## start PROVIDED DATA

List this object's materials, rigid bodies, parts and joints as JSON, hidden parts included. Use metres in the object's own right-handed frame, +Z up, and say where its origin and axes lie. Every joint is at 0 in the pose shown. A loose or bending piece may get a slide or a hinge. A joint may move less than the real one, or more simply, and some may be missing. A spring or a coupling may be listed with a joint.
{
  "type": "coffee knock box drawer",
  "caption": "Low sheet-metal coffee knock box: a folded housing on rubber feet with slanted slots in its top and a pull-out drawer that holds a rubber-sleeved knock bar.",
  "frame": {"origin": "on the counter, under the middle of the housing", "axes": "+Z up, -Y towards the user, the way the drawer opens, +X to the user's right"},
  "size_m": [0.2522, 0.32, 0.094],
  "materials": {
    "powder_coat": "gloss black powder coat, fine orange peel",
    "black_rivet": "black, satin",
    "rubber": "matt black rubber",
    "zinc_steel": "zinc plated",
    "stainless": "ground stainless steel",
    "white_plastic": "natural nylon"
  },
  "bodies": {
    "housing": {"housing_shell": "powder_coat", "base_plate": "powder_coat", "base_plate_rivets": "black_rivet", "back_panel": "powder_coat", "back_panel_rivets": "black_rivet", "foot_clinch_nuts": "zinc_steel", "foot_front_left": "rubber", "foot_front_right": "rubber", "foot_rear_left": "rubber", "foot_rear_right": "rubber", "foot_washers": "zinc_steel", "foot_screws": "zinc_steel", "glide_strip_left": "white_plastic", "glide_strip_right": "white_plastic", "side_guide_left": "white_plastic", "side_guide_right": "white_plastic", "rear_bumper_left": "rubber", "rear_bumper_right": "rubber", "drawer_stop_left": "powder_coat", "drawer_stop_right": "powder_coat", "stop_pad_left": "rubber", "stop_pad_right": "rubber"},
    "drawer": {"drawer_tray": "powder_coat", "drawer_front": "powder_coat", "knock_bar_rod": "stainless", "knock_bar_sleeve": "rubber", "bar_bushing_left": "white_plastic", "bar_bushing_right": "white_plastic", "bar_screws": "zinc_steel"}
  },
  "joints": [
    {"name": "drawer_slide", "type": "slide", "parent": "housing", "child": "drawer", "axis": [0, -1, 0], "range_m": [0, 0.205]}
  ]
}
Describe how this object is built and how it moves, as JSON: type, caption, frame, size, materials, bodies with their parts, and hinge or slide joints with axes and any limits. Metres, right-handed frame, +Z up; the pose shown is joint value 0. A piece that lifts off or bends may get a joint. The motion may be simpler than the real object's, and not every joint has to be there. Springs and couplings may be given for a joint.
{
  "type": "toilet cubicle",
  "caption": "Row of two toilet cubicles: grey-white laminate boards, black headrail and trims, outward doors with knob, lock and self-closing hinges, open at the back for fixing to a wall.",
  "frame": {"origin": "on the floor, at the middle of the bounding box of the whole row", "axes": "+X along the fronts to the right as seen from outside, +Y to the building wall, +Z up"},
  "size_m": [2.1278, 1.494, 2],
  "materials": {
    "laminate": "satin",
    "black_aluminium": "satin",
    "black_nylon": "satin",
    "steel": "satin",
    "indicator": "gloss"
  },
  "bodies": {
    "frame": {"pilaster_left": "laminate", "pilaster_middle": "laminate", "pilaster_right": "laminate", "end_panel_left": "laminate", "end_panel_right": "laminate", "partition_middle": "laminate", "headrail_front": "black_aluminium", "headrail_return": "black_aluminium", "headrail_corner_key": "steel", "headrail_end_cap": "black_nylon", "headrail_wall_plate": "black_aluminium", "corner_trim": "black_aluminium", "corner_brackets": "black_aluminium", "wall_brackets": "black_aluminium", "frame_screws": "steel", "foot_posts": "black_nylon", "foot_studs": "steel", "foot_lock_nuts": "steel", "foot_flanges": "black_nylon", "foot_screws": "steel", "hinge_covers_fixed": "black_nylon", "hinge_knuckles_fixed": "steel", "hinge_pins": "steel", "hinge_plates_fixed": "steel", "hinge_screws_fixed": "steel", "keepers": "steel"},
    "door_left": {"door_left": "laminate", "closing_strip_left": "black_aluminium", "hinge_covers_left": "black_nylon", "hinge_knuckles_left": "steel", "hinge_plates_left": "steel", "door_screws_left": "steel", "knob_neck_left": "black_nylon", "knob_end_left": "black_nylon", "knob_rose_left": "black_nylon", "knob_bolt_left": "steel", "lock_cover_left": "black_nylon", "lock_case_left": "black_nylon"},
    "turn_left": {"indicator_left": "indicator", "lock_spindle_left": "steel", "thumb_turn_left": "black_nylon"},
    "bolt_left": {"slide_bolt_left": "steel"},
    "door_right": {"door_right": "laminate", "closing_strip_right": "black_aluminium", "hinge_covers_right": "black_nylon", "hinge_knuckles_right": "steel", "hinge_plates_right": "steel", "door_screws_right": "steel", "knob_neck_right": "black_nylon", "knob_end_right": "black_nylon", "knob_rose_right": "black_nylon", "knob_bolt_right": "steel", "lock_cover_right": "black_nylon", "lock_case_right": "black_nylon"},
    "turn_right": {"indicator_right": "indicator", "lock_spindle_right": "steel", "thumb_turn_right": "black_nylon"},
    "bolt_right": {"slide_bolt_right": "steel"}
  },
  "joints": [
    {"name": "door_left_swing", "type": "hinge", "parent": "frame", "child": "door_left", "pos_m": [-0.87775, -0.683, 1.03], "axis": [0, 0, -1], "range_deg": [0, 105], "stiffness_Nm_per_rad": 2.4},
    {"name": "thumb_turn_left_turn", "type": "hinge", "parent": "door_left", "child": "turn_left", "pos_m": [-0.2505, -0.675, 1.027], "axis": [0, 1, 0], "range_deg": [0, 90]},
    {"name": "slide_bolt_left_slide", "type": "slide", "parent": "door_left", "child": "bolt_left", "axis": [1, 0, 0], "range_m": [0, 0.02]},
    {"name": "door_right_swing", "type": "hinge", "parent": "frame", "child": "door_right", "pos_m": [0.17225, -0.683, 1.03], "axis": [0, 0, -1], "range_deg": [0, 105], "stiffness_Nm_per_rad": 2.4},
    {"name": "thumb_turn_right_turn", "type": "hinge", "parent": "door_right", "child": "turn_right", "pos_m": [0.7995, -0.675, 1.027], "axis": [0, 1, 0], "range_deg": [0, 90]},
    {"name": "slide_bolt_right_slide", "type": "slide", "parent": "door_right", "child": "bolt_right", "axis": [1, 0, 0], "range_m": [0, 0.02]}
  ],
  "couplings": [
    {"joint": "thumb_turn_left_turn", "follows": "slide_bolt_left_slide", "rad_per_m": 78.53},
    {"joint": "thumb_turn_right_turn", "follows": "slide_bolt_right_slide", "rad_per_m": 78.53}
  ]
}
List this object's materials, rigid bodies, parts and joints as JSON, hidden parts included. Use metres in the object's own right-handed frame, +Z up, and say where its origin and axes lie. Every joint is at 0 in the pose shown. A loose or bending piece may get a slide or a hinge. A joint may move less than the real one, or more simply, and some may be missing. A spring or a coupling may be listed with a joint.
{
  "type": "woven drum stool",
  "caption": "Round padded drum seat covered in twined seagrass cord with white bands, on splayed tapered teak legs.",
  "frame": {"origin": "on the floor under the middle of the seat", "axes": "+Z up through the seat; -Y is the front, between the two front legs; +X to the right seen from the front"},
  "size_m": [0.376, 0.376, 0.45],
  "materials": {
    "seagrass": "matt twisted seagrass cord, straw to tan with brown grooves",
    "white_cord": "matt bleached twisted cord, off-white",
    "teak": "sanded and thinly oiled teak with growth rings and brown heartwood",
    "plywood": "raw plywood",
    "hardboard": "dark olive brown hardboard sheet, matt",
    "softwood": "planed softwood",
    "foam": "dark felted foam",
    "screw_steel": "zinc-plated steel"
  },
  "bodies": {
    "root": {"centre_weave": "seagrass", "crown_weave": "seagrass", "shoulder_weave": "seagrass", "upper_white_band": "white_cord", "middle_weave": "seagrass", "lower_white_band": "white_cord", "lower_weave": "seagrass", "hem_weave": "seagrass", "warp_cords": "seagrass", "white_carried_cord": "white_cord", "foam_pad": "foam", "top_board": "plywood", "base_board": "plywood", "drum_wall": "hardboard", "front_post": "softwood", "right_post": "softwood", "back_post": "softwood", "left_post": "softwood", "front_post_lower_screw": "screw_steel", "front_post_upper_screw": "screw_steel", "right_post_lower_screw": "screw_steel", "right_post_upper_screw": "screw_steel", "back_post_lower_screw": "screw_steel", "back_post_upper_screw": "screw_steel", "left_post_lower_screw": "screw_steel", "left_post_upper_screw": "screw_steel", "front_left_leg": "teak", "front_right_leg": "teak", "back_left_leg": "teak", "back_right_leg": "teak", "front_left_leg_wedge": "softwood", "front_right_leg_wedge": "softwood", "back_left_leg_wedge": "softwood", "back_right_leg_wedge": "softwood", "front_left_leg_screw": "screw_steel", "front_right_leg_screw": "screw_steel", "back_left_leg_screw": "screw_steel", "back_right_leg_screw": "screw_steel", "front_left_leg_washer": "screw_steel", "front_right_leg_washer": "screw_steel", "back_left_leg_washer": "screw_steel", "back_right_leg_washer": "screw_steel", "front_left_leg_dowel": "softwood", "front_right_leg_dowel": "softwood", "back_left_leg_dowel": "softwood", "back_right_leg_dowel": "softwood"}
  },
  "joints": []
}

## end PROVIDED DATA

▶ AIM OF THE EXERCISE
Looking at the entries above, how many lines contain the word "that"? Answer with the number alone.

▶ RESPONSE BELOW
2